In a speech in mid-July, Li told tech chieftains in the audience – including officials from Alibaba Group, TikTok owner ByteDance and food delivery group Meituan – to “push to increase their international competitiveness and dare to compete on the global stage.”
To analyst Kelvin Wong at OANDA, the latest rhetoric from the top man on China’s State Council is “likely to boost positive animal spirits in the short-term at least.”
But Team Xi also must work harder to pull in more foreign capital. “Inbound investment has fallen despite Premier Li’s best efforts to roll out the welcome mat for foreign executives and local government officials crisscrossing the globe in search of new sources of capital,” the Eurasia Group consultancy wrote in a note.

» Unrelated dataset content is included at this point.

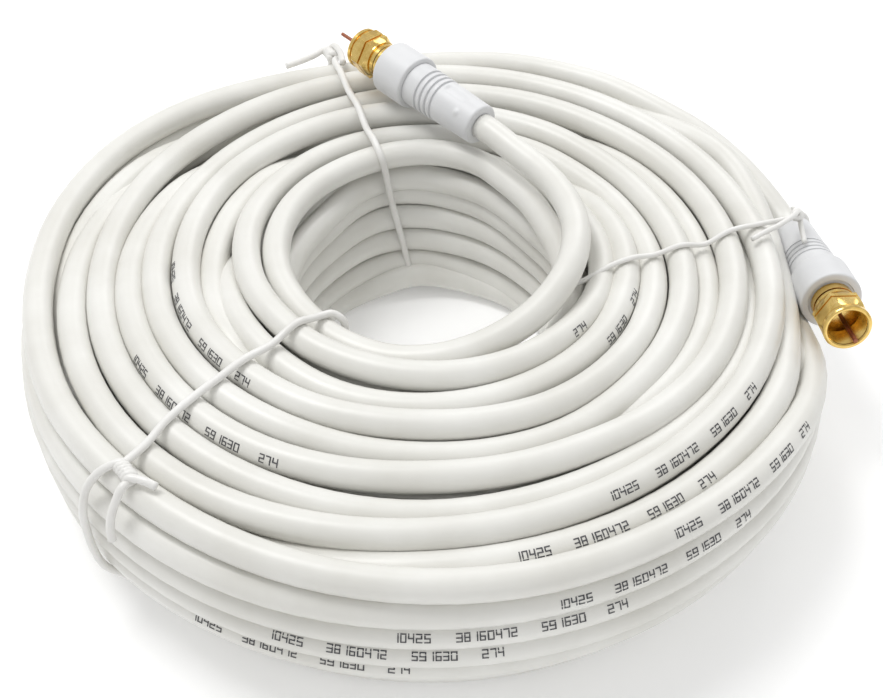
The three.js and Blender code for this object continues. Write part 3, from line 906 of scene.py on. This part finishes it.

Eurasia Group points out that “multiple factors” have contributed to China’s failure to boost FDI.
“Cash-strapped local governments are unable to offer the generous subsidies and access to free land that they once did. The nationwide push for a ‘unified market’ increasingly discourages preferential treatment or discriminatory policies at the local and provincial levels,” the Eurasia Group report said.
“Domestic firms are becoming formidable competitors in industries such as automaking, narrowing the opportunities for foreign firms in sectors that have attracted a large share of FDI in the past,” the same report said.
“Hawkish signals from Beijing over national security” – including a revised anti-espionage law that went into effect on 1 July – a crackdown on the activities of foreign consultancies and due diligence firms operating in the country, are also denting new FDI, the Eurasia Group said.
That, and other recent moves targeting select multinationals, “have contributed to a deepening anxiety among foreign companies, many of which are weighing China opportunities against third country alternatives as they try to ‘de-risk’ their supply chains in the face of rising geopolitical tensions,” the report said.
Yet recent signals from China’s top tech companies suggest better days lie ahead. Team Xi just needs to accelerate efforts to ensure the virtuous cycle continues.